If we look at March 30 to August 1, the time period that automatic renewals have been processing, we see that renewal revenue accounted for 19.22% of our revenue.
The graph below shows the growth of license renewals overtime. There is a pretty distinct increase in April that continues through the end of July. That increase is the result of automatic renewals.
I think the numbers mostly speak for themselves and really show that automatic renewals are having a significant impact on the financial state of the company.

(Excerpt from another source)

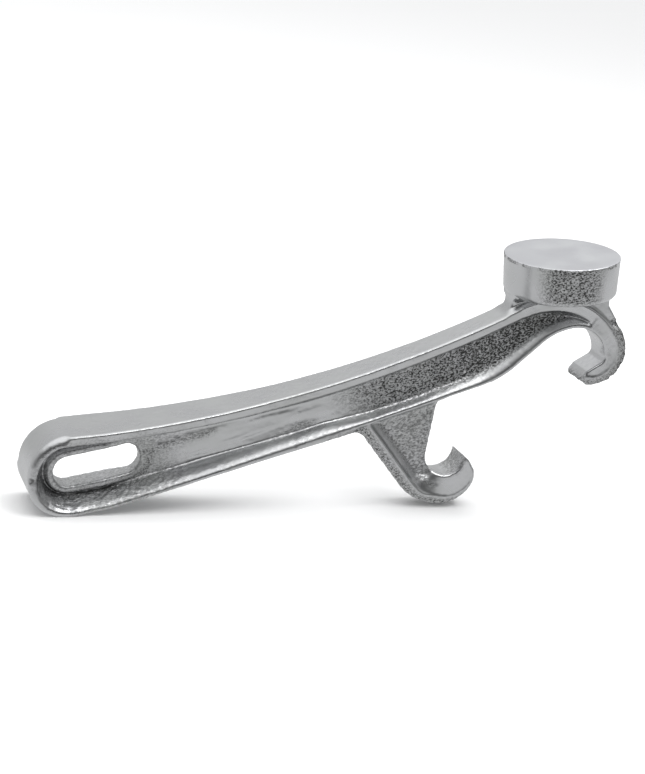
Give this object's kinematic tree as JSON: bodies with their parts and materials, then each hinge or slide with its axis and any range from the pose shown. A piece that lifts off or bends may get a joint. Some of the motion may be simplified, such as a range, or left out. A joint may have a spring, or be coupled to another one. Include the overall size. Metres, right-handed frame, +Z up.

I look forward to seeing whole-year numbers after we’ve had automatic renewals processing for more than just a few months.
Restrict Content Pro’s 2017 revenue has already passed that of 2016, AffiliateWP is less than a month away from beating 2016, and Easy Digital Downloads is two months away from surpassing 2016. There are still four complete months left in 2017 and one of those includes our historically best month: November.
We need to make an important note here regarding the price increase we did at the end of 2016 and early 2017. The price increase did not affect any existing subscriptions, so the majority of the renewals we’ve seen so far in 2017 have been at the previous, lower price. So even though our renewal revenue is mostly at a lower price point than new sales, the percentage of the total that renewals account for is still significantly higher that it was previously. Once we are seeing the majority of renewals come in at the new, higher price, we’ll see even more significant results.
There are a number of really excellent effects automatic renewals have contributed to, but there are two in particular that I would like to highlight.
First is the ability to reliably forecast our expected revenue month-to-month. We now have a reliable data set that provides us with much more accurate predictions for future revenue, and that is incredibly valuable, especially when making decisions about company investments and weighing risks.
Second is our profit margin. One of downsides to increasing revenue through new customer acquisition is the added support and development burden that entails. The burden of adding $10,000 per month from new customers is not minimal at all. In fact it can be a real challenge. One of the reasons companies hire new employees is to help meet the demand brought on by the new customers. This often creates an endless cycle of growing your expenses as quickly as your revenue. Adding $10,000 to your monthly income doesn’t make much difference if you also add $10,000 in new expenses each month simply to help manage that new $10,000 you brought in.
Renewal revenue, however, doesn’t require the same maintenance that new revenue does. In other words, if we earn $100 from a new customer, it is likely that we will have to spend $80 helping that customer. If, however, we earn $80 in renewal revenue from an existing customer, we most likely won’t spend more than $20-30 helping them, if that. The reasoning is simple: renewing customers cost significantly less because the maintenance for them has already been done.
Existing customers are so much cheaper than new customers, so it only makes sense that we should do the very best we possibly can to increase the revenue generated from those existing customers. If we do that, our profit margins will get better and better, and that is precisely what we have seen.
Our previous years have all been profitable in the end, sometimes not very profitable but profitable nonetheless. 2017, however, has seen a completely new trend. We are not only showing profit every month, we are showing monthly profit that is greater than all previous annual profits, and we’re seeing it every single month but one so far. Which month didn’t see that level of profit? January, right before automatic renewals began taking place. Coincidence? Absolutely not.
I’ve previously mentioned that I believed transitioning to automatic renewals would likely be one of the best things we ever did. Today I’m more confident of that prediction than ever.